Predictive analytics involves the use of machine learning algorithms to analyze data and make predictions about future outcomes. Normally, this is a specialized and labor-intensive process that calls for a significant amount of data pre-processing and machine-learning expertise. In spite of its awesome potential, it is extremely time-consuming and error-prone, and typically requires the experience of a highly skilled data scientist or engineer.
But now, there’s a new crop of platforms that automate predictive analytics, using AI to explore and test a wide range of algorithms in order to find the best for your data. These platforms streamline the most complex and laborious processes, such as data preparation, feature engineering, and model deployment, evaluation, and retraining.

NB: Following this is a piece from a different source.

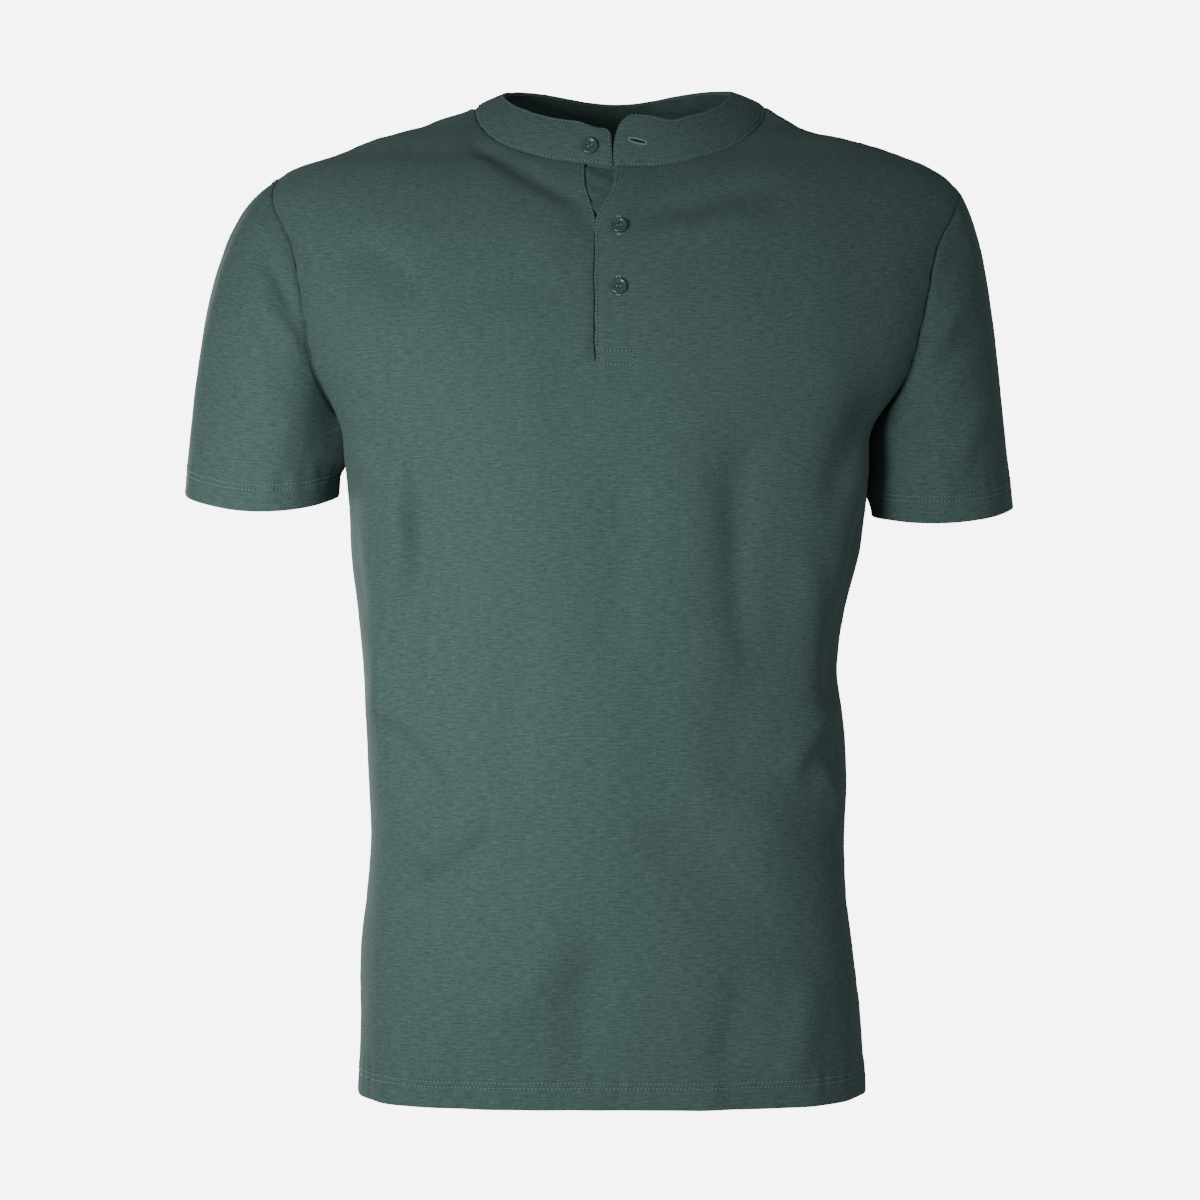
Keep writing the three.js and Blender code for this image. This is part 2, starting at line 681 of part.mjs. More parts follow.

Pecan’s predictive analytics platform is one such example, and here are some ways our AutoML process prevents mistakes from occurring in your predictive models:
- Pre-configured models that guide your data objectives and SQL queries
- Automated data cleansing, preparation, and validation prior to the modeling process
- Automatic processes that detect and deal with imbalance data sets, thus preventing inaccurate model performance
- Automatic monitoring of model performance to ensure accuracy of predictions and suggest adjustments over time
The end result is that you can build, deploy, and scale predictive models for your organization. And you can do so without the expertise of a highly trained team of data scientists. All you need is a data analyst (or even a colleague with data skills) who can perform basic data functions so the model knows how to ingest and interpret your data – automation will take care of the rest.